The Sisters, who have been preaching the same since 1979, really get a chance to shine (and glitter) come Easter Weekend. One of SF’s most singular events, Easter Sunday in Dolores Park grabs the lion’s share of the attention, what with its iconic Easter Bonnet contest, the sainting of local community heroes, and the ever-popular Hunky Jesus competition, being rescheduled as we speak due to spring showers. But for those of us who find it difficult to get up early on a Sunday morning, hardbody of Christ or no hardbody of Christ, the Sisters have expanded their influence across the weekend, creating plenty of opportunity for the nocturnal among us to grab a little of the resurrection gusto for themselves.

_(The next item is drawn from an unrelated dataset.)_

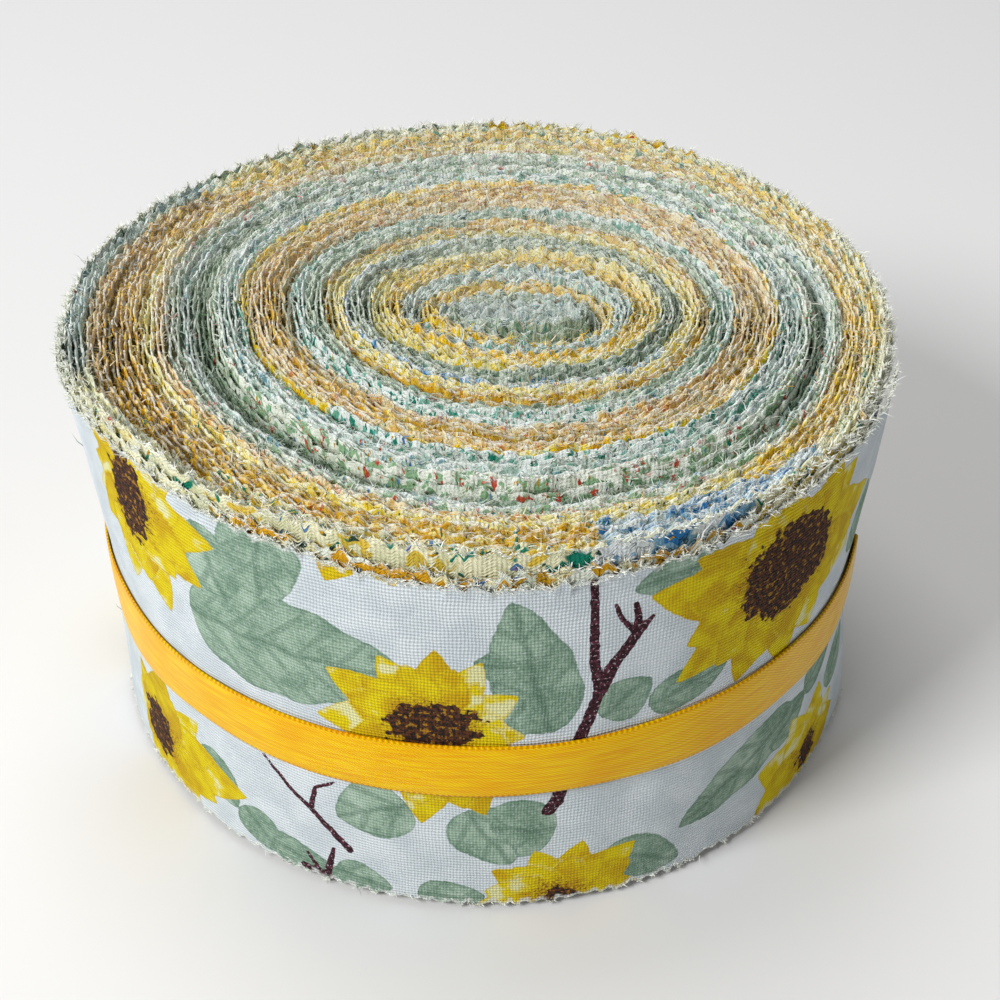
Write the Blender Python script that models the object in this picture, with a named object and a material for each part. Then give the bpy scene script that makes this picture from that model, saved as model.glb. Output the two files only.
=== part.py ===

Thus it was the holy day saddled with what must surely be the world’s greatest misnomer—“Good” Friday— that played host to two separate events dedicated to the mystery of the risen dead. The Zombie Christ, if you will.

Kicking off the evening at the endearingly ramshackle Victoria Theatre, the second (hopefully annual) “Sing-Along Jesus Christ Superstar” gathered the faithful together to wave palm fronds and cheer for the last days of cinema’s most notorious Rock Star Jesus (Ted Neeley).

Fortunately it’s not bring-your-own, since I don’t know where one goes to source official Easter weekend palm fronds, nor the communion wafers that get blessed pre-show by Sister Connie Pinko and passed around during the Last Supper scene. The Sisters work in mysterious ways. Props and palm fronds aside, the real fun is bellowing “What’s the buzz?” “So, you are the Christ,” and “just watch me die” along with the brooding, scantily-clad, long-haired Jesus freaks on the screen.

Produced by Bad Flower Productions, and co-hosted by StormMiguel Florez and Sister CP, that the Sing-Along is also a fundraiser for the Trans March makes it a Holy Week “must-do” that I hope finds a permanent spot on the Sisters’ Holy Week calendar.

Later that night I found myself hanging with a pack of monster messiahs, in the Gay-Glo labyrinth of the Zombie Christ Haunted House on Market Street. Another fun(d)-raiser the interactive setup included communion with the holy blood of Franzia (died for our sins), a disco inferno, “glory” holes, a giant pope puppet (scary!), strewn body parts, a smidgen of hardcore pornography, and a variety of cannibal Christs jumping out of dark corners and demanding brains.

“Not much there,” I tell one eager ghoul with fantastic bloody makeup.

“Christ not expecting much,” he reassures me.

More than anything it reminded me of the early days of Bunny Jam, when it was still all about pin-the-tail on the Trailer Trash bunny and less of a fashion show, ragged but vibrant; a fun, freaky kickstart to our famously irreverent Eastertide bacchanal.